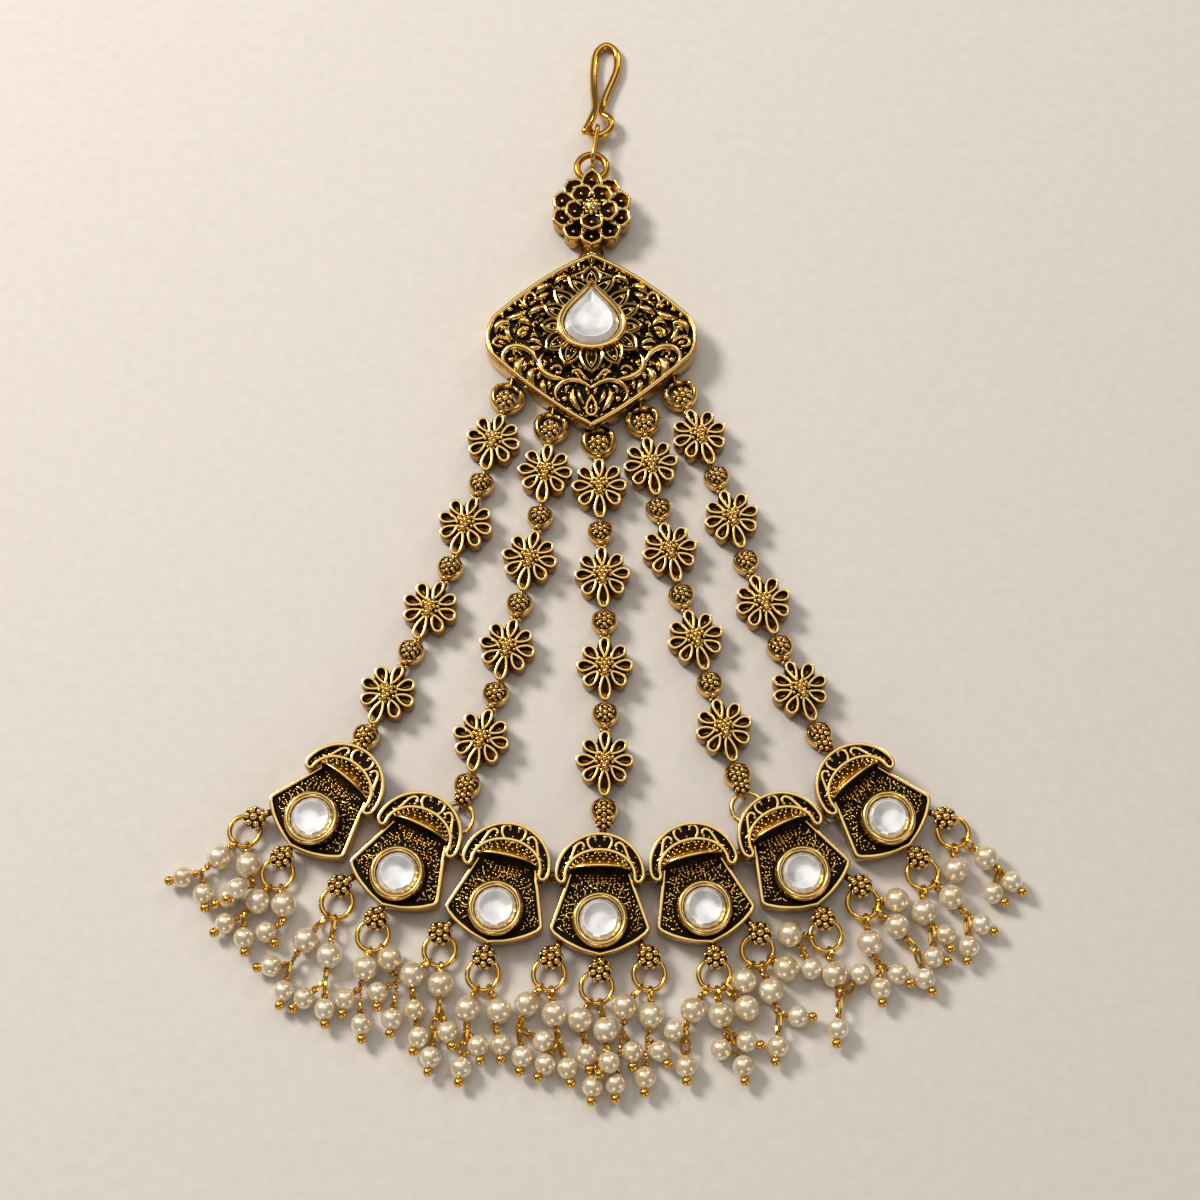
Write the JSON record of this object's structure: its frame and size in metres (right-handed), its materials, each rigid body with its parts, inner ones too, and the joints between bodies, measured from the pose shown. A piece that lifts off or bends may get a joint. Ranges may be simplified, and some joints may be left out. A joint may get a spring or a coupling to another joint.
{
  "type": "passa",
  "caption": "Side-of-head jewel in antique gold: hair hook, rosette and kite-shaped medallion, flower strands, an arc of hinged plaques with crystals, and a pearl fringe.",
  "frame": {"origin": "on the medallion's flat back, under the middle of its face", "axes": "+Z out of the jewel's face, +Y towards the hair hook, -Y towards the pearl fringe; laid face up on a level surface"},
  "size_m": [0.1027, 0.1449, 0.0063],
  "materials": {
    "polished_gold": "gold-plated wire, polished",
    "antique_gold": "cast filigree and granulation, gold-plated, dark in the recesses and burnished on the raised wires",
    "crystal": "faceted and foil-backed",
    "pearl": "cream pearl lustre, strung on polished gold wire"
  },
  "bodies": {
    "root": {"hair_hook": "polished_gold", "hook_link": "polished_gold", "rosette": "antique_gold", "medallion": "antique_gold", "pear_stone": "crystal", "strand_1_flower_1": "antique_gold", "strand_1_flower_2": "antique_gold", "strand_1_flower_3": "antique_gold", "strand_1_flower_4": "antique_gold", "strand_2_flower_1": "antique_gold", "strand_2_flower_2": "antique_gold", "strand_2_flower_3": "antique_gold", "strand_2_flower_4": "antique_gold", "strand_3_flower_1": "antique_gold", "strand_3_flower_2": "antique_gold", "strand_3_flower_3": "antique_gold", "strand_3_flower_4": "antique_gold", "strand_4_flower_1": "antique_gold", "strand_4_flower_2": "antique_gold", "strand_4_flower_3": "antique_gold", "strand_4_flower_4": "antique_gold", "strand_5_flower_1": "antique_gold", "strand_5_flower_2": "antique_gold", "strand_5_flower_3": "antique_gold", "strand_5_flower_4": "antique_gold", "strand_2_end_link": "antique_gold", "strand_4_end_link": "antique_gold", "plaque_1": "antique_gold", "round_stone_1": "crystal", "plaque_2": "antique_gold", "round_stone_2": "crystal", "plaque_3": "antique_gold", "round_stone_3": "crystal", "plaque_4": "antique_gold", "round_stone_4": "crystal", "plaque_5": "antique_gold", "round_stone_5": "crystal", "plaque_6": "antique_gold", "round_stone_6": "crystal", "plaque_7": "antique_gold", "round_stone_7": "crystal", "pearl_drop_1": "pearl", "pearl_drop_2": "pearl", "pearl_drop_3": "pearl", "pearl_drop_4": "pearl", "pearl_drop_5": "pearl", "pearl_drop_6": "pearl", "pearl_drop_7": "pearl", "pearl_drop_8": "pearl", "pearl_drop_9": "pearl", "pearl_drop_10": "pearl", "pearl_drop_11": "pearl", "pearl_drop_12": "pearl", "pearl_drop_13": "pearl", "pearl_drop_14": "pearl", "pearl_drop_15": "pearl"}
  },
  "joints": []
}
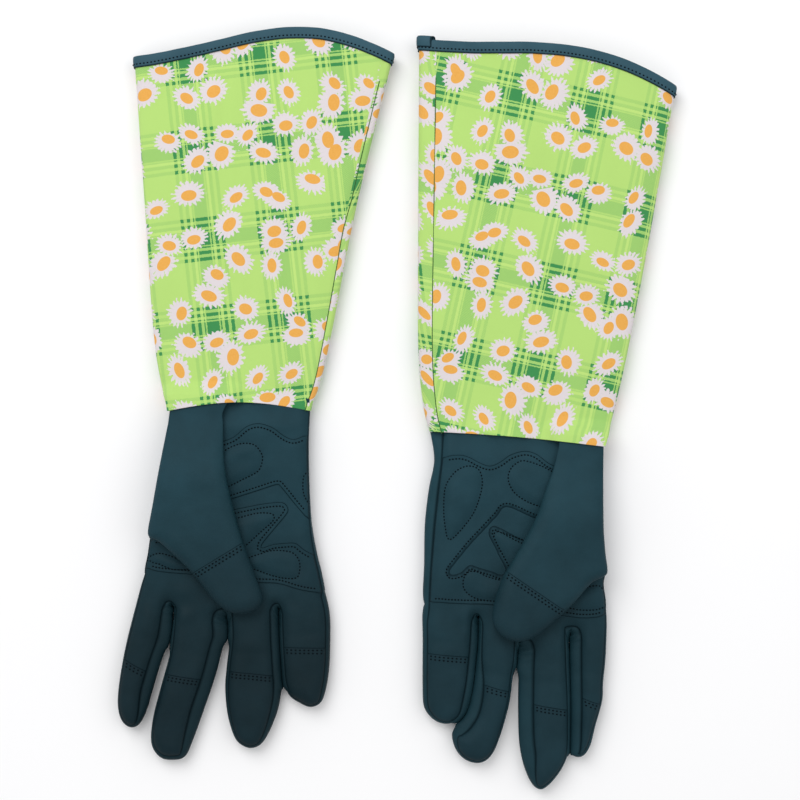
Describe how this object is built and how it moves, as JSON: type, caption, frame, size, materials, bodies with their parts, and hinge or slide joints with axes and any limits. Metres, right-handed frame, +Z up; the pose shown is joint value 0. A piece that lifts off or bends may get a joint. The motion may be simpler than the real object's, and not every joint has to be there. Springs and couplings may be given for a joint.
{
  "type": "gardening gloves",
  "caption": "Long-cuffed gardening gloves lying palms up, with synthetic leather hands, stitched palm patches, folded thumbs and flared floral cotton cuffs.",
  "frame": {"origin": "on the table, under the middle of the box round the pair", "axes": "+Z up from the table; +Y from the fingertips towards the cuffs; +X from the right glove to the left glove"},
  "size_m": [0.3597, 0.4884, 0.0316],
  "materials": {
    "teal_leather": "matte synthetic leather, fine grain",
    "dark_leather": "matte synthetic leather, darker",
    "teal_binding": "matte folded strip",
    "printed_cotton": "plain woven cotton, printed with plaid and daisies",
    "padding": "hidden foam padding",
    "elastic": "woven elastic band",
    "thread": "polyester sewing thread"
  },
  "bodies": {
    "right_hand": {"right_wrist_elastic": "elastic", "right_palm_panel": "teal_leather", "right_back_panel": "teal_leather", "right_fourchettes": "dark_leather", "right_palm_patch": "dark_leather", "right_ulnar_heel_pad": "padding", "right_thumb_heel_pad": "padding", "right_palm_pads": "padding"},
    "right_cuff": {"right_cuff_sleeve": "printed_cotton", "right_cuff_binding": "teal_binding"},
    "right_thumb": {"right_thumb_outer_panel": "teal_leather", "right_thumb_inner_panel": "teal_leather", "right_thumb_tip_patch": "dark_leather"},
    "right_index_finger": {"right_index_front_panel": "teal_leather", "right_index_back_panel": "teal_leather", "right_index_side_wall": "dark_leather", "right_index_tip_patch": "dark_leather"},
    "right_middle_finger": {"right_middle_front_panel": "teal_leather", "right_middle_back_panel": "teal_leather", "right_middle_side_wall": "dark_leather", "right_middle_tip_patch": "dark_leather"},
    "right_ring_finger": {"right_ring_front_panel": "teal_leather", "right_ring_back_panel": "teal_leather", "right_ring_side_wall": "dark_leather", "right_ring_tip_patch": "dark_leather"},
    "right_little_finger": {"right_little_front_panel": "teal_leather", "right_little_back_panel": "teal_leather", "right_little_side_wall": "dark_leather", "right_little_tip_patch": "dark_leather"},
    "left_hand": {"left_wrist_elastic": "elastic", "left_palm_panel": "teal_leather", "left_back_panel": "teal_leather", "left_fourchettes": "dark_leather", "left_palm_patch": "dark_leather", "left_ulnar_heel_pad": "padding", "left_thumb_heel_pad": "padding", "left_palm_pads": "padding"},
    "left_cuff": {"left_cuff_sleeve": "printed_cotton", "left_cuff_binding": "teal_binding"},
    "left_thumb": {"left_thumb_outer_panel": "teal_leather", "left_thumb_inner_panel": "teal_leather", "left_thumb_tip_patch": "dark_leather"},
    "left_index_finger": {"left_index_front_panel": "teal_leather", "left_index_back_panel": "teal_leather", "left_index_side_wall": "dark_leather", "left_index_tip_patch": "dark_leather"},
    "left_middle_finger": {"left_middle_front_panel": "teal_leather", "left_middle_back_panel": "teal_leather", "left_middle_side_wall": "dark_leather", "left_middle_tip_patch": "dark_leather"},
    "left_ring_finger": {"left_ring_front_panel": "teal_leather", "left_ring_back_panel": "teal_leather", "left_ring_side_wall": "dark_leather", "left_ring_tip_patch": "dark_leather"},
    "left_little_finger": {"left_little_front_panel": "teal_leather", "left_little_back_panel": "teal_leather", "left_little_side_wall": "dark_leather", "left_little_tip_patch": "dark_leather"}
  },
  "joints": [
    {"name": "right_wrist_bend", "type": "hinge", "parent": "right_hand", "child": "right_cuff", "pos_m": [-0.10125, 0.0006, 0.0155], "axis": [1, 0, 0], "range_deg": [0, 75]},
    {"name": "right_thumb_open", "type": "hinge", "parent": "right_hand", "child": "right_thumb", "pos_m": [-0.152, -0.03955, 0.0177], "axis": [-0.1773, -0.9842, 0], "range_deg": [0, 140]},
    {"name": "right_index_curl", "type": "hinge", "parent": "right_hand", "child": "right_index_finger", "pos_m": [-0.161, -0.1467, 0.0153], "axis": [-0.9859, 0.1676, 0], "range_deg": [0, 85]},
    {"name": "right_middle_curl", "type": "hinge", "parent": "right_hand", "child": "right_middle_finger", "pos_m": [-0.133, -0.1567, 0.0153], "axis": [-0.9806, 0.1961, 0], "range_deg": [0, 85]},
    {"name": "right_ring_curl", "type": "hinge", "parent": "right_hand", "child": "right_ring_finger", "pos_m": [-0.0925, -0.1567, 0.0153], "axis": [-1, 0, 0], "range_deg": [0, 85]},
    {"name": "right_little_curl", "type": "hinge", "parent": "right_hand", "child": "right_little_finger", "pos_m": [-0.0595, -0.1447, 0.0153], "axis": [-0.9976, -0.0698, 0], "range_deg": [0, 85]},
    {"name": "left_wrist_bend", "type": "hinge", "parent": "left_hand", "child": "left_cuff", "pos_m": [0.0763, -0.01965, 0.0155], "axis": [0.9964, -0.0853, 0], "range_deg": [0, 75]},
    {"name": "left_thumb_open", "type": "hinge", "parent": "left_hand", "child": "left_thumb", "pos_m": [0.13155, -0.0642, 0.0177], "axis": [-0.0187, 0.9998, 0], "range_deg": [0, 140]},
    {"name": "left_index_curl", "type": "hinge", "parent": "left_hand", "child": "left_index_finger", "pos_m": [0.1223, -0.1692, 0.0153], "axis": [-0.995, 0.0995, 0], "range_deg": [0, 85]},
    {"name": "left_middle_curl", "type": "hinge", "parent": "left_hand", "child": "left_middle_finger", "pos_m": [0.0938, -0.1752, 0.0153], "axis": [-0.9992, 0.04, 0], "range_deg": [0, 85]},
    {"name": "left_ring_curl", "type": "hinge", "parent": "left_hand", "child": "left_ring_finger", "pos_m": [0.0628, -0.1702, 0.0153], "axis": [-0.9889, 0.1483, 0], "range_deg": [0, 85]},
    {"name": "left_little_curl", "type": "hinge", "parent": "left_hand", "child": "left_little_finger", "pos_m": [0.0333, -0.1502, 0.0153], "axis": [-0.9988, 0.0499, 0], "range_deg": [0, 85]},
    {"name": "left_glove_lift", "type": "slide", "parent": "right_hand", "child": "left_hand", "axis": [0, 0, 1], "range_m": [0, 0.15]}
  ]
}
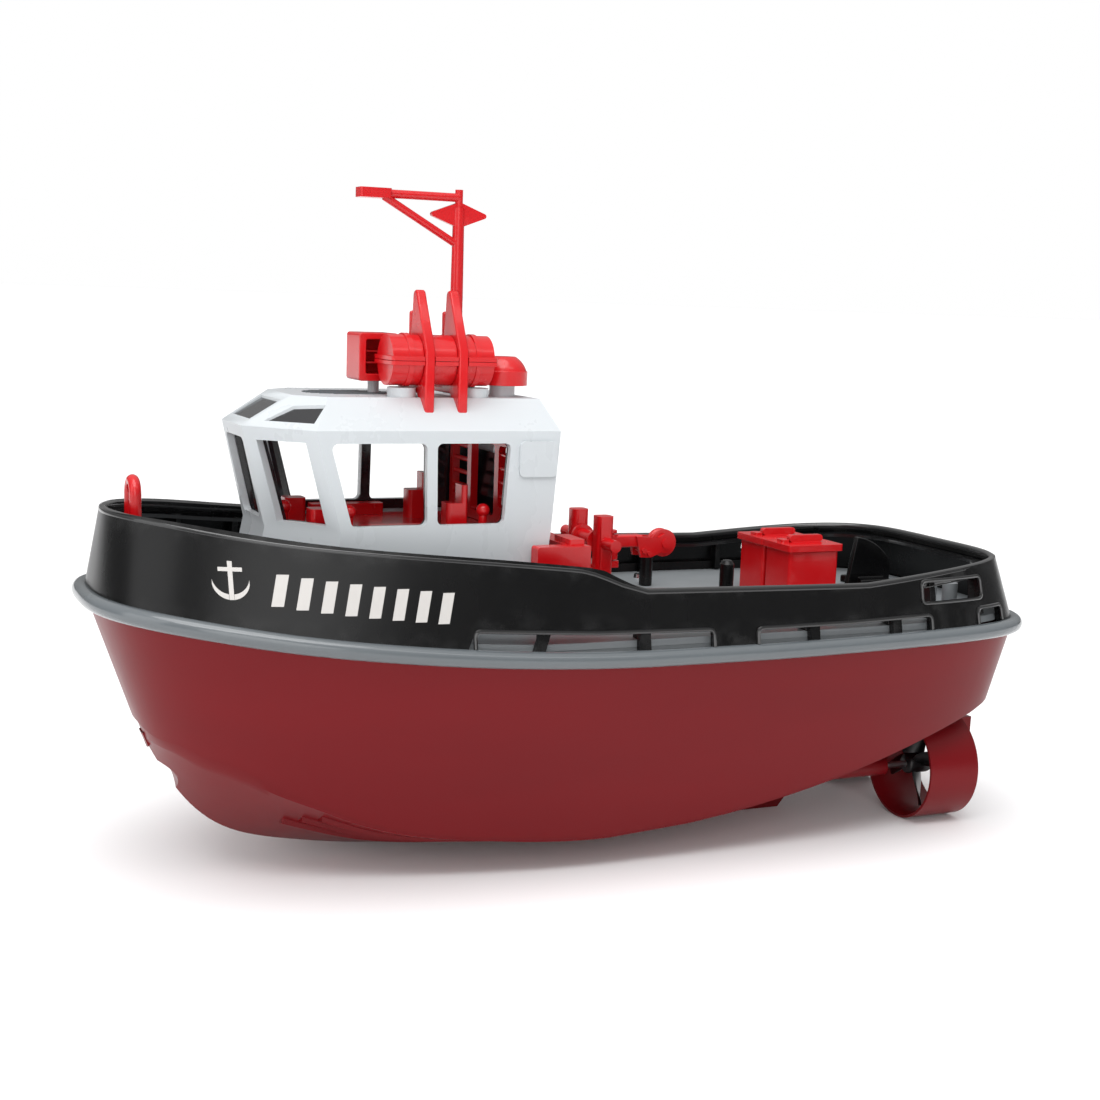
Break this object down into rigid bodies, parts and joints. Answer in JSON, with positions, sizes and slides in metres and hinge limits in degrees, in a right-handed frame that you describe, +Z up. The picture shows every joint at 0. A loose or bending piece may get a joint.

**Exercise**
Isolate the lines that hold the word "pose" and copy all of them.

**Answer to this problem**
Write the JSON record of this object's structure: its frame and size in metres (right-handed), its materials, each rigid body with its parts, inner ones too, and the joints between bodies, measured from the pose shown. A piece that lifts off or bends may get a joint. Ranges may be simplified, and some joints may be left out. A joint may get a spring or a coupling to another joint.
Describe how this object is built and how it moves, as JSON: type, caption, frame, size, materials, bodies with their parts, and hinge or slide joints with axes and any limits. Metres, right-handed frame, +Z up; the pose shown is joint value 0. A piece that lifts off or bends may get a joint. The motion may be simpler than the real object's, and not every joint has to be there. Springs and couplings may be given for a joint.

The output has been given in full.